The unions in Italy have emerged from all these grand operations stronger then before. A progressive concern for manifesting class interests, conscious that there exist classes, there exist colours used by banks like blacks and reds to highlight balances, there exist words like credit and debt. They have different meanings and workers felt and feel them on their own skin and were and are ready to make this well known to Blair and his plastic friend.
Britain is a different country. Possibly it could have been the country in which Mr. Plastic would have found his liberty and full realization as a politician. He would have been comfortable with many journalists, union leaders, VCs and pro-VCs, and company presidents, but I don't know if he would have been comfortable with the justice. I can be sure that he would certainly be at home with some press, but more precisely, with that sort of press that cannot detect the border of decency; where a journalist is no different from a servant-journalist. But Mr. Plastic is only the little king of Italy. Not that sort of king that only Britain deserves.
Mr. Plastic would be more at home in Britain because he could truly realize his dream of no unions; only professional associations and universities which profess the good of the economy and of the free-market. He would be comfy within that elite caste, with those who listen, applaud, and execute. That elite caste that never questions or critiques and actually tailors laws to perfectly suit the needs of government, irrespective of the needs and opinions of the people they supposedly govern and of the voters in first place.
Mr. Plastic would be smiling on the streets emptied of university workers’ protests and would visit, from time to time, this or that TV programme to talk of his achievements. There he would be interviewed by journalists who would then invite union leaders to comment on the speech.
After this, invariably newspaper articles would be published in which the following unchangeable sentence would be found: “Sally Hunt said”. Mr Plastic would be free in the country where journalists define rank-and-file as Stray Cats and he would finally be at peace with the pseudo-Union of his dreams. He would be happy and in harmonious conjunction with what University and College Union leaders would say. He may even propose to join them in an honorary chairmanship.
Mr. Plastic would be at home within corporations of university VCs and Pro-VCs. He would not need to pass any specific legislation to get them on his side or to exercise control: he would govern, and they would execute. No matter the outcomes. Media would be under the control of a powerful and rich elite caste and always ready to make anything unnoticeable. The only thing to note would be legs and breasts if not genitalia on the cover of their newspapers: masculinity in any sense.
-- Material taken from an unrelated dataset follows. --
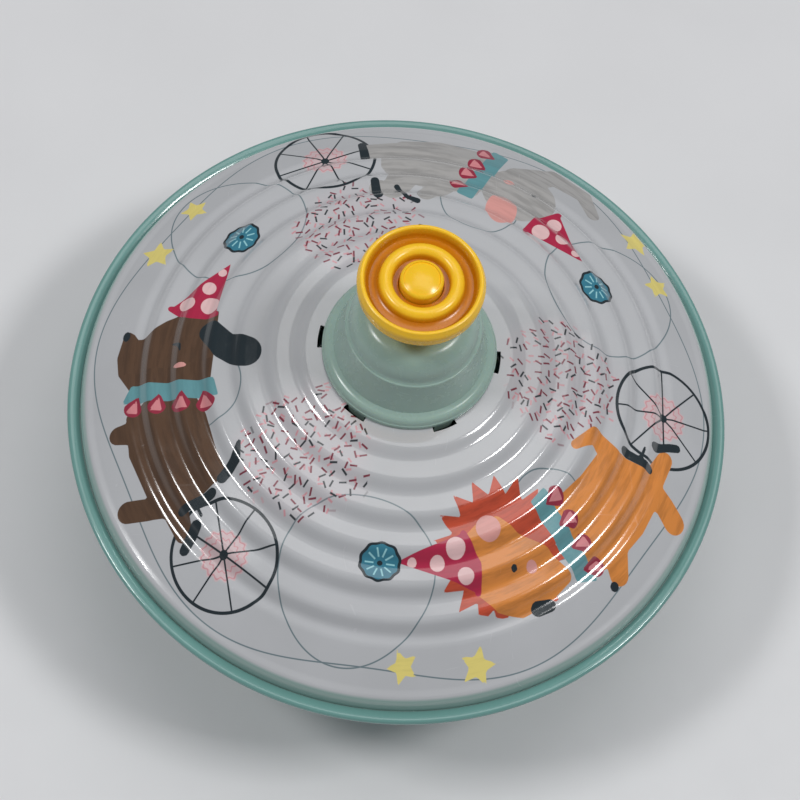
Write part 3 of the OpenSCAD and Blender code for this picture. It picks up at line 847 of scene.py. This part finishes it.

Mr Plastic would definitely favour diplomas issued by retailers, if this would help keep unemployment down and a stream of teenagers ready to be underpaid and indoctrinated by the temples of capitalism. He would also continue with his face-liftings and accurate make-ups like Blair and Brown at each loss of confidence in the British public. Or, like the elite caste of university union leaders at each re-branding of unions. Even higher education magazines and newspapers would lift their look and remix their editorial boards from time to time, to cover the wrinkles and the signs of age.
Many scars would be left on the British education system and on the lives of workers by the cold surgical removal of academics and others who evidence the disfigurement of such a system.
Such scars would be corrected with highly specialised plastic surgery journalism.
Elite castes are like-minded: The objectives are to make the rich always richer and the poor always poorer and ever-increasing in number.
With Mr Plastic in Britain, it would all be like it was for Tony: Education, Education, Education.